Quoting Michael Tobis: "If journalism does not do its job journalism must be replaced."

DICK-TOL-ALERT - Authoritarianism! Hide you kids! Hide your wife! Apply Hayek directly to your forehead! ;-)

Journalism is in the process, already, of being replaced. Too many capable people have had the personal experience of the mainstream press reporting upon their area of specialization, reading the journalist's cocked up narrative, and having the whole rest of the journal's fitness called into question.

Journalism was based on the idea of using journalistic professionalism to remove from the citizen the responsibility to understand the world. In a nutshell - it was found to economically unworkable because of Craig's list, and social-structurally unworkable because of the temptation to try to package and deliver a readership to be part of a voting block, to the benefit of the owner of the publication or its advertisers, and not the benefit of the readership.

Michael Tobis said...

"d'accord", as we say up north, or "yep"

Dean said...

"we are entirely reliant on the willingness of the mainstream media to . . . actually establish what is fact and what is fiction"

Except that these days, people consume the media that supports their existing world view, at least for the people who are in issue here.

If a reporter does fact checking and says something they believe is a lie, it's just a part of the MSM conspiracy.

I really think that the only solution, if it can be called that, is for the impacts to get so bad as to be undeniable for the average person. And it probably needs to be sudden. The so-called Pearl Harbor moment.

And even then those who become convinced will still blame the IPCC - because if they hadn't politicized it so much, then everybody would have seen he truth when they needed to.

Hank Roberts said...

It takes them a while. Consider how long journalists have been reporting raw dollar cost changes over time, ignoring inflation:

"This isn’t just an institutional knowledge failure, it’s one of numeracy."
http://www.cjr.org/the_audit/this_gold_record_keeps_skippin.php

hat tip to:
"This isn’t simply a question of math. Anyone who says gold is at a record high (or who said oil was several years ago) is getting the story wrong."
http://economix.blogs.nytimes.com/2010/11/09/the-myth-of-record-high-gold/?hp

Unknown said...

This seems like deja vue all over again for humanity. Remember the story of Cassandra? Or perhaps Jeremiah? No doubt at every point at which society has been subject to great threat there has been organised resistance to making the self-sacrifices that would help avert or reduce the threat.

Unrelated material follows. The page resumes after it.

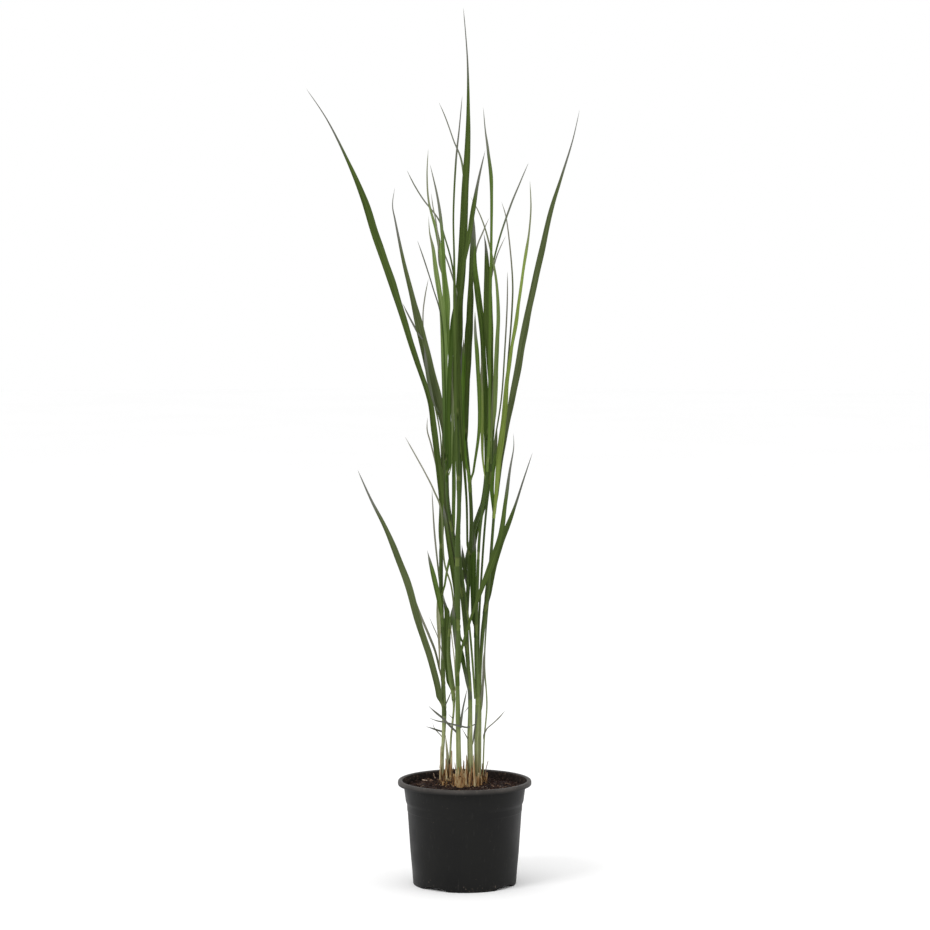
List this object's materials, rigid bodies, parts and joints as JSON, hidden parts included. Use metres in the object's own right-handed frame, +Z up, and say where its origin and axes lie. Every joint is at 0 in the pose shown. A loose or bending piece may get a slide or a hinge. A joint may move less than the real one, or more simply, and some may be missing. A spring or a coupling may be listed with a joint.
{
  "type": "potted ornamental grass",
  "caption": "Sparse upright clump of tall ornamental grass with long narrow leaves, growing in a round black plastic nursery pot.",
  "frame": {"origin": "centre of the pot's flat underside, on the surface it stands on", "axes": "+Z up along the pot's axis, +X to the right and -Y towards the viewer of the front"},
  "size_m": [0.346, 0.175, 1.104],
  "materials": {
    "pot": "satin black moulded plastic, dusty near the base",
    "soil": "dark moist peat with fibres",
    "crown": "dry fibrous rootstock and cut straw",
    "culm": "smooth green stem",
    "blade": "finely ribbed green leaf"
  },
  "bodies": {
    "root": {"blade_centre": "blade", "blade_far_left_inner": "blade", "blade_high_left": "blade", "blade_high_middle": "blade", "blade_high_right": "blade", "blade_inner_long": "blade", "blade_left_arching": "blade", "blade_left_dark": "blade", "blade_left_diagonal": "blade", "blade_left_hooked": "blade", "blade_left_inner": "blade", "blade_left_light": "blade", "blade_left_slender": "blade", "blade_left_upright": "blade", "blade_left_wiry": "blade", "blade_left_wisp": "blade", "blade_low_crossing": "blade", "blade_low_left": "blade", "blade_low_left_short": "blade", "blade_low_left_thin": "blade", "blade_low_left_wisp": "blade", "blade_middle_light": "blade", "blade_middle_narrow": "blade", "blade_middle_short": "blade", "blade_middle_wisp": "blade", "blade_right_arching": "blade", "blade_right_light": "blade", "blade_right_olive": "blade", "blade_right_pale": "blade", "blade_right_short": "blade", "blade_right_thread": "blade", "blade_right_upright": "blade", "blade_right_wide": "blade", "blade_right_wiry": "blade", "blade_right_wisp": "blade", "blade_side_crossing": "blade", "blade_side_left": "blade", "blade_side_left_short": "blade", "blade_side_right": "blade", "blade_tallest": "blade", "crown": "crown", "culm_crossing": "culm", "culm_far_left": "culm", "culm_front": "culm", "culm_inner": "culm", "culm_left": "culm", "culm_middle": "culm", "culm_right": "culm", "culm_right_back": "culm", "culm_right_pale": "culm", "culm_right_thin": "culm", "pot": "pot", "soil": "soil"}
  },
  "joints": []
}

Perhaps there's something for history teachers to consider when studying these old stories (or is that politicising education?). Perhaps pastors and other religious teachers could think about this in relation to the stories of prophets' warnings not being listened to by their people (or is this politicising religion?).

Why is such "denial" such a universal theme? Especially in societies that have reached some level of "decadence"...

cagw_skeptic99 said...
This comment has been removed by a blog administrator.
Michael Tobis said...

cagw_skeptic, it is okay to be irritating here, but you have to be interesting when you do it.

Luddite said...

MT "I will add this. If journalism does not do its job journalism must be replaced"

In many cases, it already isn't. And in critical aspects - like science, and particularly climate science - it either isn't or isn't consistently doing its job properly. In some measure this is simply vested $$$ interests making sure that articles written by in-house journos or contributors are sufficiently controversial to get website hits or sell copy. It's about margins IOW. In part it's also the meeja kulcher we've ourselves been partly responsible for creating - the 4-second sound bite, twitter, SMS, and specious drivel (like which "famous celebrity" has this week farted in bed) posing as "news" - all of that leads to any serious article longer than two paras being considered "tl;dr". And it's also partly because tertiary courses in journalism are being dumbed down, to the point that a senior lecturer I know recently went to some lengths to dissuade me from doing the course his department ran. Why? Because almost none of the MSM outlets - print, TV, online (the exception being public broadcast radio, but who apart from Old Fogeys listens to that?) - value critical thinking skills, and if a potential student does have them, the last place they'll find any use for them is at a uni journalism course.

With rare exception, "professional journalism" is IMO becoming an oxymoron.

Rattus Norvegicus said...

I know you'll be heartbroken to hear this, but Little Tommy has put up a Goodbye Cruel World post. Thank god!

Steve Bloom said...

Happy news, but I could have done without the Vogon poetry.

Anonymous said...

I hope Fuller is paid so well that there is no more need to write books that subscribe to the denialist notion that AGW is one big hoax, which in turn makes implementing policy to mitigate the consequences of AGW even more difficult than it already is.

Anonymous said...

George Monbiot is battling it out with a Tom Fuller of his own. Background info. Skip to Fun.

Whenever I read something by Fuller (or his co-writer Steven Mosher) I think of the line from the Aeneid I learned in high school: Timeo Danaos et dona ferentes.

It's a tactic to delay some more. That's the reason why WUWT has recently started to intersperse the commonplace denialist stuff with guest blogs that maintain AGW is real.

When this hasn't worked they will start to promote geo-engineering heavily.

Jim Bouldin said...

"...there has been so much noise around the poor fellow that it's pretty much impossible to make a fair judgment without meeting him."

Of all the people I have interacted with in science, Mike is without question near the very top of the respected list, for several reasons. The abuse he has taken is a travesty.

Ain't going to let this post go by without saying so publicly.